Discussions on 2023 Farm Bill Should Begin in the New Year

Discussions on 2023 Farm Bill Should Begin in the New Year
Associate Professor and Extension Policy Specialist
Wind turbines in field.

USDA (Flickr/Public Domain)

This column was published by Nebraska Farmer in Jan. 4, 2022, and is excerpted here by permission.

Last month’s column looking at the road ahead for agricultural policy issues in 2022 took a broad view of fundamental challenges for agriculture, and long-run policy issues that would help frame those challenges. If we take a closer look at some current policy developments, we can see how some of the same issues for the long run will have impacts right now.

The fundamental challenges for agriculture boil down to the role and expectations for commercial agriculture for global food production, local food systems targeted to consumer demand, agriculture as a provider of bioenergy and renewable energy, and agriculture as the steward of the nation’s resources and provider of agro-ecosystem goods and services. Looking at the policy landscape for 2022, we can find pending issues in each of these challenge areas.

Commercial agriculture

The success and economic viability of commercial agriculture is dependent on an effective and stable policy framework, including the role, if any, for a farm bill safety net. For now, crop producers face another annual decision on enrollment in farm programs and the choice of the Agriculture Risk Coverage or Price Loss Coverage program.

Enrollment had swung away from ARC and toward PLC under the 2018 Farm Bill as the relative protection in the safety net shifted. However, higher prices at present for most farm program commodities means the expected protection in either program is minimal, meaning the bigger part of the safety net for 2022 is in the crop insurance program with protection tied to current prices.

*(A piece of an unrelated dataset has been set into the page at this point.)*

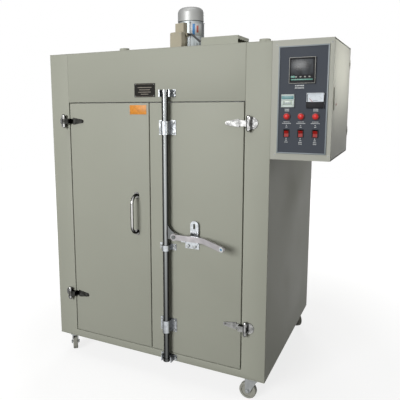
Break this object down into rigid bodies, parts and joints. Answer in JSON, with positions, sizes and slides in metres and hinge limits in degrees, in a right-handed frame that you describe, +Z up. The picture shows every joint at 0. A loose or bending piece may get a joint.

That is also the picture looking forward to the 2023 Farm Bill and discussions that should start in early 2022. If prices remain stronger, the existing commodity program safety net will look relatively small, raising concerns about the need for changes, particularly with rising production costs.

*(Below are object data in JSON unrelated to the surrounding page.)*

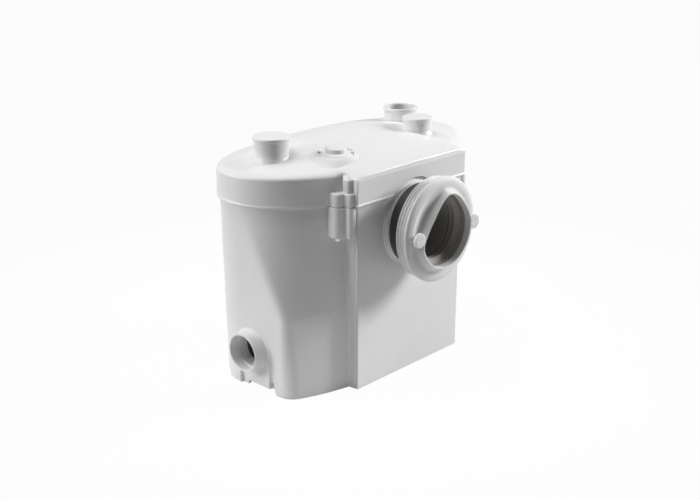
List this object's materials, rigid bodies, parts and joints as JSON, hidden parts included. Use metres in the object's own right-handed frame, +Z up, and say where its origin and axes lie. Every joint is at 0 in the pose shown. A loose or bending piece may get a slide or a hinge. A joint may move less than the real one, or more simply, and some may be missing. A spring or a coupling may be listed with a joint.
{
  "type": "macerator toilet pump",
  "caption": "White floor-standing macerator pump tank with domed lid, rubber toilet connector, capped top inlets, side inlet, discharge socket, motor, blade, basket and float-free switch.",
  "frame": {"origin": "underside of the centre foot, below the line of the toilet inlet", "axes": "+X to the right seen from the toilet inlet, -Y out of the toilet inlet, +Z up"},
  "size_m": [0.3553, 0.255, 0.2849],
  "materials": {
    "white_plastic": "satin",
    "off_white_plastic": "satin",
    "white_rubber": "satin",
    "black_rubber": "matte",
    "black_foam": "matte",
    "black_plastic": "satin",
    "grey_plastic": "satin",
    "dark_clip": "satin",
    "stainless": "satin",
    "laminations": "matte",
    "copper_wire": "satin"
  },
  "bodies": {
    "unit": {"tank": "white_plastic", "lid": "white_plastic", "lid_gasket": "black_rubber", "lid_screws": "stainless", "foot_pads": "black_rubber", "wc_connector": "white_rubber", "wc_clip_band": "dark_clip", "wc_clip_screw": "stainless", "vent_filter": "black_foam", "discharge_socket": "white_plastic", "discharge_seal": "black_rubber", "discharge_pipe": "grey_plastic", "discharge_clips": "stainless", "check_valve_body": "grey_plastic", "check_valve_pin": "stainless", "side_valve_seat": "grey_plastic", "side_valve_pin": "stainless", "pump_casing": "grey_plastic", "pump_cover": "grey_plastic", "cutting_basket": "stainless", "motor_housing": "grey_plastic", "motor_cover": "grey_plastic", "motor_cover_screws": "stainless", "stator_core": "laminations", "stator_windings": "copper_wire", "lower_bearing": "stainless", "upper_bearing": "stainless", "shaft_seal": "black_rubber", "carrier_plate": "grey_plastic", "carrier_screws": "stainless", "control_box": "off_white_plastic", "control_box_cover": "off_white_plastic", "capacitor": "off_white_plastic", "terminal_block": "off_white_plastic", "micro_switch": "black_plastic", "switch_membrane": "black_rubber", "dip_tube": "grey_plastic", "cable_gland": "black_plastic", "gland_nut": "black_plastic"},
    "rotor": {"rotor_core": "laminations", "motor_shaft": "stainless", "impeller": "black_plastic", "macerator_blade": "stainless", "blade_nut": "stainless"},
    "check_flap": {"check_valve_flap": "black_rubber"},
    "side_flap": {"side_valve_flap": "black_rubber"},
    "left_cap": {"left_inlet_cap": "white_plastic"},
    "right_cap": {"right_inlet_cap": "white_plastic"},
    "vent": {"vent_cap": "white_plastic"},
    "plunger": {"switch_plunger": "white_plastic"}
  },
  "joints": [
    {"name": "rotor_spin", "type": "hinge", "parent": "unit", "child": "rotor", "pos_m": [-0.085, 0.03517, 0.16], "axis": [0, 0, 1], "continuous": true},
    {"name": "check_flap_swing", "type": "hinge", "parent": "unit", "child": "check_flap", "pos_m": [0.091, 0.012, 0.2052], "axis": [0, -1, 0], "range_deg": [0, 65]},
    {"name": "side_flap_swing", "type": "hinge", "parent": "unit", "child": "side_flap", "pos_m": [-0.1532, -0.003, 0.07], "axis": [0, -1, 0], "range_deg": [0, 45]},
    {"name": "left_cap_pull", "type": "slide", "parent": "unit", "child": "left_cap", "axis": [0, 0, 1], "range_m": [0, 0.03]},
    {"name": "right_cap_pull", "type": "slide", "parent": "unit", "child": "right_cap", "axis": [0, 0, 1], "range_m": [0, 0.025]},
    {"name": "vent_turn", "type": "hinge", "parent": "unit", "child": "vent", "pos_m": [-0.069, -0.043, 0.264], "axis": [0, 0, 1], "range_deg": [0, 90]},
    {"name": "plunger_slide", "type": "slide", "parent": "unit", "child": "plunger", "axis": [0, 0, 1], "range_m": [0, 0.0015], "stiffness_N_per_m": 300, "springref_m": -0.002}
  ]
}
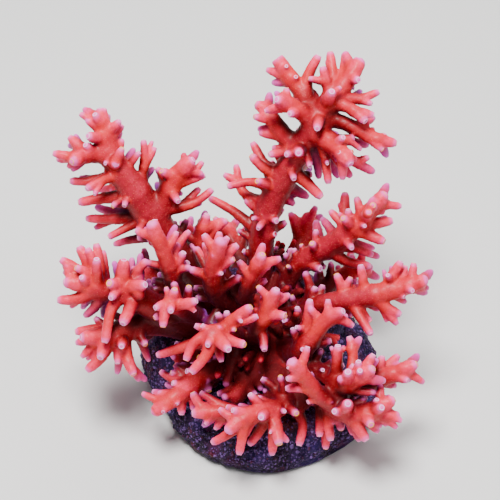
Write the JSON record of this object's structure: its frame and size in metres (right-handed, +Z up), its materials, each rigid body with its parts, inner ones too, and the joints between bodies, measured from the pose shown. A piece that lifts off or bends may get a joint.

However, the projections for higher prices that reduce the size of the program also reduce the budget baseline available to make any changes or to shift to other priorities. That could mean that the status quo — an extension of ARC and PLC — is the most plausible commodity policy option for the next farm bill.

On the other hand, higher commodity prices mean that federal support for crop insurance increases. July 2021 budget projections from the Congressional Budget Office (CBO) pegged commodity program costs at about $6 billion per year over the next 10 years, while crop insurance programs were projected at $9.6 billion per year, reinforcing the outlook that crop insurance has become the most significant part of the federal farm income safety net. That also means crop insurance could be the primary target for any budget cuts or spending shifts in the next farm bill.